- **Task brief**
Print the lines beginning with the one that contains "rear_shell();" and ending with the one that contains "obj.parent = empty", exactly, both included, and no other lines.

Extracted data entries:
╭──

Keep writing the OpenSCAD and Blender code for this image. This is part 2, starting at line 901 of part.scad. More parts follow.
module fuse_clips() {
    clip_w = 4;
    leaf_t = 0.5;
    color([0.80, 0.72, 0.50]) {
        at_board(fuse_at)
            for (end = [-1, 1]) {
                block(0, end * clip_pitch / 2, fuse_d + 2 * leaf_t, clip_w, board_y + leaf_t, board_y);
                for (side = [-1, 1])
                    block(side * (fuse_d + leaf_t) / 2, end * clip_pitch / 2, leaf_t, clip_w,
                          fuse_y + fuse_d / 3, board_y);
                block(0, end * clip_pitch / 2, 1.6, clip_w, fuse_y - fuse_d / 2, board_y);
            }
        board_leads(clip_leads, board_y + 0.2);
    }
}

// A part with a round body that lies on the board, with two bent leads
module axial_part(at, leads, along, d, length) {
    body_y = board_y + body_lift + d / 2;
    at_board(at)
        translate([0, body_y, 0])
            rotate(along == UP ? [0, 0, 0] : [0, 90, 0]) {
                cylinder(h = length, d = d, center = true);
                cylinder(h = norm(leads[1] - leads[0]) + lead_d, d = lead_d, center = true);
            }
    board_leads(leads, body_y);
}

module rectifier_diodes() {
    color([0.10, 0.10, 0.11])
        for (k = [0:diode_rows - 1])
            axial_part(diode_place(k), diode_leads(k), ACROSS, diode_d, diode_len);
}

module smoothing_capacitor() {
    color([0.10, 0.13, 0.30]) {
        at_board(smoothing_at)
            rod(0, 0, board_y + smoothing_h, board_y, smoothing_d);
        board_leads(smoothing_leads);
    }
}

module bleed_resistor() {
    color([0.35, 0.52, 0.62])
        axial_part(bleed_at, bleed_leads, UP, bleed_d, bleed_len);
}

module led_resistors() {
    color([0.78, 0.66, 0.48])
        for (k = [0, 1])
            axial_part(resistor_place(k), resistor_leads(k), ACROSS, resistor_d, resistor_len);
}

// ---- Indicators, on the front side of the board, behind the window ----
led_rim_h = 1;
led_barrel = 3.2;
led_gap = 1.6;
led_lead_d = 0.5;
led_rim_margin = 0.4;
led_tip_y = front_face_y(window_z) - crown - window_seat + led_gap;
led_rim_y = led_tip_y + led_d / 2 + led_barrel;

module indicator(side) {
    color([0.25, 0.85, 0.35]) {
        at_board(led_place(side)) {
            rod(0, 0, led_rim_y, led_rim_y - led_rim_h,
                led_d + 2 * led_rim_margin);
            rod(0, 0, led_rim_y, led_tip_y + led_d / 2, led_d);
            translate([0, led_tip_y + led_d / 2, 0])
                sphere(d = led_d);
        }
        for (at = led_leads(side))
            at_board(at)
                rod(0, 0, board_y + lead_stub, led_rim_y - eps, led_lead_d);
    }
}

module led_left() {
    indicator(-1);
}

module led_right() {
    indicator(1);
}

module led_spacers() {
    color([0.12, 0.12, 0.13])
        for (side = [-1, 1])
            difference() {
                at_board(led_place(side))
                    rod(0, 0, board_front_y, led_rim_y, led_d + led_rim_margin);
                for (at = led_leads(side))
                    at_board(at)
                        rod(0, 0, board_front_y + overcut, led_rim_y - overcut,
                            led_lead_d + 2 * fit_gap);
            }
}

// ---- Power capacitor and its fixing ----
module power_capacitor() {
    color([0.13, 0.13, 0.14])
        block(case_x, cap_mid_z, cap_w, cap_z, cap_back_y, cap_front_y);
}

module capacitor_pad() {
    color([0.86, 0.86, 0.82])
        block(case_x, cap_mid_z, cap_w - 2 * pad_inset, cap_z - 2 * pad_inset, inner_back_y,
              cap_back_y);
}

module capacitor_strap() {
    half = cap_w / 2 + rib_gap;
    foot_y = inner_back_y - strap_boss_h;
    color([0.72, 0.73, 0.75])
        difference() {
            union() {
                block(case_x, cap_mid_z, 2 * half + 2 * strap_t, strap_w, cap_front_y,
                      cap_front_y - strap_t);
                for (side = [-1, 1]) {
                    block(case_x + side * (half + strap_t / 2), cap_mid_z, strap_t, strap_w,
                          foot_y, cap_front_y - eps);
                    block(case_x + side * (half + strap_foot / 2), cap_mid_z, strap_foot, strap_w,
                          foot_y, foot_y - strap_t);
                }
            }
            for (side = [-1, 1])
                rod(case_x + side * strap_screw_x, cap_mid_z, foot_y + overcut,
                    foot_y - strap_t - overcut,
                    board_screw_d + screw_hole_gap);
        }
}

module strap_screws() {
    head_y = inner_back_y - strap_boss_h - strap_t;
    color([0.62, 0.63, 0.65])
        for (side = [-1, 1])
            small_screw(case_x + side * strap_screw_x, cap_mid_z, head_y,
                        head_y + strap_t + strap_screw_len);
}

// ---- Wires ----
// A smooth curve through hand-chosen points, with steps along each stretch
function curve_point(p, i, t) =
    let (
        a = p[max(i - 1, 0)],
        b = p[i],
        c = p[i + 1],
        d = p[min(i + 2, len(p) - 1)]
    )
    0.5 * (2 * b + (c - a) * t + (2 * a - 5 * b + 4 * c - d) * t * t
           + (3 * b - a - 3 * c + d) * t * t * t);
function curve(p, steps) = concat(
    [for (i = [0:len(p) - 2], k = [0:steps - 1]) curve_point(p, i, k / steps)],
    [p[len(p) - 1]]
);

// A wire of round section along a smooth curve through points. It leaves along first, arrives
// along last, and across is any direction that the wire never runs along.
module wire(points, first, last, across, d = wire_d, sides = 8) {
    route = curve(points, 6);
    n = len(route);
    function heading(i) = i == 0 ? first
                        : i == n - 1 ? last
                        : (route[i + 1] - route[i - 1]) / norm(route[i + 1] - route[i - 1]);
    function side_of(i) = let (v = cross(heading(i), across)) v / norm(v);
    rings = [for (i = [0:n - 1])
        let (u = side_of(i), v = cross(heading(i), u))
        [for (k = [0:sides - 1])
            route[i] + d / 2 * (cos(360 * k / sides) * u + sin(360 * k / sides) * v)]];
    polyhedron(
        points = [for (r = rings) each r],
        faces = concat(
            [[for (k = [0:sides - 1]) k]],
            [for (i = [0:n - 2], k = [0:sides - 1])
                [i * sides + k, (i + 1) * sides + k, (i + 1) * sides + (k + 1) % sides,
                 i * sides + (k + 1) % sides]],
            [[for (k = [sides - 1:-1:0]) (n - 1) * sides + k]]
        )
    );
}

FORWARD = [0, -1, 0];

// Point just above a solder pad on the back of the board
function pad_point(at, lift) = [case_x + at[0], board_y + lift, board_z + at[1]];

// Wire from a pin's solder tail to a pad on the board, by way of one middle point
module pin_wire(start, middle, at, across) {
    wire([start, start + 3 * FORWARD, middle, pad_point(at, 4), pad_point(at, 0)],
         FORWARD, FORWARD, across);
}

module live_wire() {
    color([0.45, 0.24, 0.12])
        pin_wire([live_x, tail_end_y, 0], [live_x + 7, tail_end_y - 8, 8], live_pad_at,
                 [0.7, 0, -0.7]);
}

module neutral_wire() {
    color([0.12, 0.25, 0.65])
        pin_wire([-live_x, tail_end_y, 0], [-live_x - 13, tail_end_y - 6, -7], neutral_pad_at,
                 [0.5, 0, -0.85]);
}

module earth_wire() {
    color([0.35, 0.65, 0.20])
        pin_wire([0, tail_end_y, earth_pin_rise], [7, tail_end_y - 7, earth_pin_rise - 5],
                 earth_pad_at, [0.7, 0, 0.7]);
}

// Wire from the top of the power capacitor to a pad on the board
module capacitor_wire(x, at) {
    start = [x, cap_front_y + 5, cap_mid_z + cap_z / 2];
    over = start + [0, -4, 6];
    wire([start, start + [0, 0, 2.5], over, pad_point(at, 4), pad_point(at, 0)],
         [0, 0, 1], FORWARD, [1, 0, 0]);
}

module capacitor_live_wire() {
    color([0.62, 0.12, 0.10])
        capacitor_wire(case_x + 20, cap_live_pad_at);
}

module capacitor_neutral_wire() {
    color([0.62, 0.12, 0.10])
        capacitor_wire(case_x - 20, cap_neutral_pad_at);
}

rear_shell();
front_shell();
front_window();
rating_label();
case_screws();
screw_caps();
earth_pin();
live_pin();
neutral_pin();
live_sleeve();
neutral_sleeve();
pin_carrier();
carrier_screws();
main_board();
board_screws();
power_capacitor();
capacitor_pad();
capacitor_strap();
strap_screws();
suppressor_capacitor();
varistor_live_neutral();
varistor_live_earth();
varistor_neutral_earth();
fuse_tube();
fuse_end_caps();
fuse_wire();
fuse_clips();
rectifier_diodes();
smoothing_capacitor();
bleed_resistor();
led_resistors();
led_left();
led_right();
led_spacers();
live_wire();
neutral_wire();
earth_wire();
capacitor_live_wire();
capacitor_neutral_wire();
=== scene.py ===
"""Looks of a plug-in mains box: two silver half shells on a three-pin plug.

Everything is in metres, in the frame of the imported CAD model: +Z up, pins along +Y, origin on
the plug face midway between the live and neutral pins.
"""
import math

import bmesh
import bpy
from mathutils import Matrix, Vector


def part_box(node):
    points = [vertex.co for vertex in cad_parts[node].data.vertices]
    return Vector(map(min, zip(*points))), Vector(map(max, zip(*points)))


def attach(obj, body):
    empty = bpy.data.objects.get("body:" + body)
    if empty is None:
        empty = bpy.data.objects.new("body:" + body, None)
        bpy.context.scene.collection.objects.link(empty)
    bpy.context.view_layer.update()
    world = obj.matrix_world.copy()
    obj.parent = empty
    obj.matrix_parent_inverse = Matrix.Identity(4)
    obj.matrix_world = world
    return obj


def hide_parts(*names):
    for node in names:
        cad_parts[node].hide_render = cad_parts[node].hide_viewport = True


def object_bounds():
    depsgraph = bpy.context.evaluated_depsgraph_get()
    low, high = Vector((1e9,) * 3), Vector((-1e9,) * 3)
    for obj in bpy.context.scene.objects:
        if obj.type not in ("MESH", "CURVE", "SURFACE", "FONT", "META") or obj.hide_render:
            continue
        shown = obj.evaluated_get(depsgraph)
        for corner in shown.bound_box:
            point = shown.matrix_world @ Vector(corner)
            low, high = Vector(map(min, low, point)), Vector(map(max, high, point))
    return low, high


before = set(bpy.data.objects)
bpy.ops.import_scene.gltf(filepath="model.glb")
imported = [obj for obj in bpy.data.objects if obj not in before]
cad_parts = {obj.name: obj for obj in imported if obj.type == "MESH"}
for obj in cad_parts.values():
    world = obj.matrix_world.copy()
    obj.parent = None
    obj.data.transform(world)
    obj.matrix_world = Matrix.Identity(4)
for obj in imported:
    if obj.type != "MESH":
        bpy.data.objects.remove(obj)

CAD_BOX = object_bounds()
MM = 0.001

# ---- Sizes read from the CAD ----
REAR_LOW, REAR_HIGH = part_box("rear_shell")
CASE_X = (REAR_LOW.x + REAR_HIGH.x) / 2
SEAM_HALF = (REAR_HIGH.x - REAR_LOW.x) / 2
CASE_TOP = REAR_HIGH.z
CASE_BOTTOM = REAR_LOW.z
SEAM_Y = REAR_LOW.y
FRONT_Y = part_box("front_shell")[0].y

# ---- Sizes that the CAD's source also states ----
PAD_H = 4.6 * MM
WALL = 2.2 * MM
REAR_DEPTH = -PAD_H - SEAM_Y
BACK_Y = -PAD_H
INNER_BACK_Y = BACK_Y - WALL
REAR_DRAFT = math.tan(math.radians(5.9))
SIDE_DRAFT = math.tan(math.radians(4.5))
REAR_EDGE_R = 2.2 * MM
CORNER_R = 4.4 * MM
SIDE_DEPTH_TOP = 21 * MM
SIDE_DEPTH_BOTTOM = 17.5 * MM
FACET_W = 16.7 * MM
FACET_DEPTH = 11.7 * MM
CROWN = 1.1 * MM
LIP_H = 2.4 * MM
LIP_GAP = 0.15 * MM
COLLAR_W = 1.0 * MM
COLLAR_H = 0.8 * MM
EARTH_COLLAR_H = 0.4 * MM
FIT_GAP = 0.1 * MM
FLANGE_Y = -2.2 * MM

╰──
╭──

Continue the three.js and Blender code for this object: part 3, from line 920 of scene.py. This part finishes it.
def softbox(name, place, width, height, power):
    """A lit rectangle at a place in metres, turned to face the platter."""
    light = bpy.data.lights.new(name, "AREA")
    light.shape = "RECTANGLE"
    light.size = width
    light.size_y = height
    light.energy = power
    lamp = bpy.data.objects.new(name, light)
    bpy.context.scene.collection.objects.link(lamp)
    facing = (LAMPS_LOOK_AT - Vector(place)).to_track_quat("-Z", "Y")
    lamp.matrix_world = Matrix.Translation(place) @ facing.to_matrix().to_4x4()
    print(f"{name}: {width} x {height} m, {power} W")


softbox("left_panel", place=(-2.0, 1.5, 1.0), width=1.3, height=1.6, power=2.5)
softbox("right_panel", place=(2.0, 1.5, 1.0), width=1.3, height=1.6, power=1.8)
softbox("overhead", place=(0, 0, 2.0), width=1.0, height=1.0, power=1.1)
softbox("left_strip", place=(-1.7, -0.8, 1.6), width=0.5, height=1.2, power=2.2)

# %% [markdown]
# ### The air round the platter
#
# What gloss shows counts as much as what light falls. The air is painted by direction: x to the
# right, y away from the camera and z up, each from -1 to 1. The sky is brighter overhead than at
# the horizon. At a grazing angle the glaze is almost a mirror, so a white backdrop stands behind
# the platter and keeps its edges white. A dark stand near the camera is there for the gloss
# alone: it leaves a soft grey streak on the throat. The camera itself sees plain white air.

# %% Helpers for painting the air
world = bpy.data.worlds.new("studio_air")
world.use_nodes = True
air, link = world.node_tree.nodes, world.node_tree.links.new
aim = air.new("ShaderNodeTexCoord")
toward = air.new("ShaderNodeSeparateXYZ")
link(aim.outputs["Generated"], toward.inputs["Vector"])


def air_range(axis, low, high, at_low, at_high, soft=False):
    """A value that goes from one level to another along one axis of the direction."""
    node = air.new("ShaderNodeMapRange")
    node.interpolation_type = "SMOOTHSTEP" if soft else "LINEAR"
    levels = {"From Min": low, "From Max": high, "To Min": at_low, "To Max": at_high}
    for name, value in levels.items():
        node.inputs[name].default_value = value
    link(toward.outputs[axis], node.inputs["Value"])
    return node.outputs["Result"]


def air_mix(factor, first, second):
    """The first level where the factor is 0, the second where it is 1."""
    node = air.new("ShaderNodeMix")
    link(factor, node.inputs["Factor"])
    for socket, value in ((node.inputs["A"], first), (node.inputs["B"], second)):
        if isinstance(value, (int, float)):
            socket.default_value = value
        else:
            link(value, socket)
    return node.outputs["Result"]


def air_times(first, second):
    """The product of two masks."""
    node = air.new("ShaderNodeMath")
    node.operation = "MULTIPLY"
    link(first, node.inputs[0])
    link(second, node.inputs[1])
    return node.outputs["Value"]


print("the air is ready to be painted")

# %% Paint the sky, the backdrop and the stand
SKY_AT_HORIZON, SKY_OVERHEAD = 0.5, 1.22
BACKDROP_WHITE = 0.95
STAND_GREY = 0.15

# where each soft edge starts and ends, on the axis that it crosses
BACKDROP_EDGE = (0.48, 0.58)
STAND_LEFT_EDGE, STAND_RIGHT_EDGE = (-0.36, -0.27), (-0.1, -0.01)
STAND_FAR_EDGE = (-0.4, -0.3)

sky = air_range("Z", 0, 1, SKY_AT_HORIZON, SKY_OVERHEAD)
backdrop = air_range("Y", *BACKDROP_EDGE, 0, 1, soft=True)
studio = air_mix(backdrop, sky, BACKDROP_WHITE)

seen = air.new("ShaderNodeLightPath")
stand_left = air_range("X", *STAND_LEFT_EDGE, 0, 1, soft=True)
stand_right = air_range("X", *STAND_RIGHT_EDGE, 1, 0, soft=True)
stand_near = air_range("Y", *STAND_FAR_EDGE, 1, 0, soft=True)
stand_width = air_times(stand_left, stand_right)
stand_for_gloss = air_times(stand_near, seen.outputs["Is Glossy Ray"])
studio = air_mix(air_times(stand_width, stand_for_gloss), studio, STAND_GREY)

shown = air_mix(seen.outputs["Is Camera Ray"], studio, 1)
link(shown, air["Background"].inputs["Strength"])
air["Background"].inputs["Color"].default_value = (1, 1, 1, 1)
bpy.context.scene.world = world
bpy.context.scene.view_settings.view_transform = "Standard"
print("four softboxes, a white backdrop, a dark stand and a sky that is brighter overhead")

╰──

- **Final answer**
rear_shell();
front_shell();
front_window();
rating_label();
case_screws();
screw_caps();
earth_pin();
live_pin();
neutral_pin();
live_sleeve();
neutral_sleeve();
pin_carrier();
carrier_screws();
main_board();
board_screws();
power_capacitor();
capacitor_pad();
capacitor_strap();
strap_screws();
suppressor_capacitor();
varistor_live_neutral();
varistor_live_earth();
varistor_neutral_earth();
fuse_tube();
fuse_end_caps();
fuse_wire();
fuse_clips();
rectifier_diodes();
smoothing_capacitor();
bleed_resistor();
led_resistors();
led_left();
led_right();
led_spacers();
live_wire();
neutral_wire();
earth_wire();
capacitor_live_wire();
capacitor_neutral_wire();
=== scene.py ===
"""Looks of a plug-in mains box: two silver half shells on a three-pin plug.

Everything is in metres, in the frame of the imported CAD model: +Z up, pins along +Y, origin on
the plug face midway between the live and neutral pins.
"""
import math

import bmesh
import bpy
from mathutils import Matrix, Vector


def part_box(node):
    points = [vertex.co for vertex in cad_parts[node].data.vertices]
    return Vector(map(min, zip(*points))), Vector(map(max, zip(*points)))


def attach(obj, body):
    empty = bpy.data.objects.get("body:" + body)
    if empty is None:
        empty = bpy.data.objects.new("body:" + body, None)
        bpy.context.scene.collection.objects.link(empty)
    bpy.context.view_layer.update()
    world = obj.matrix_world.copy()
    obj.parent = empty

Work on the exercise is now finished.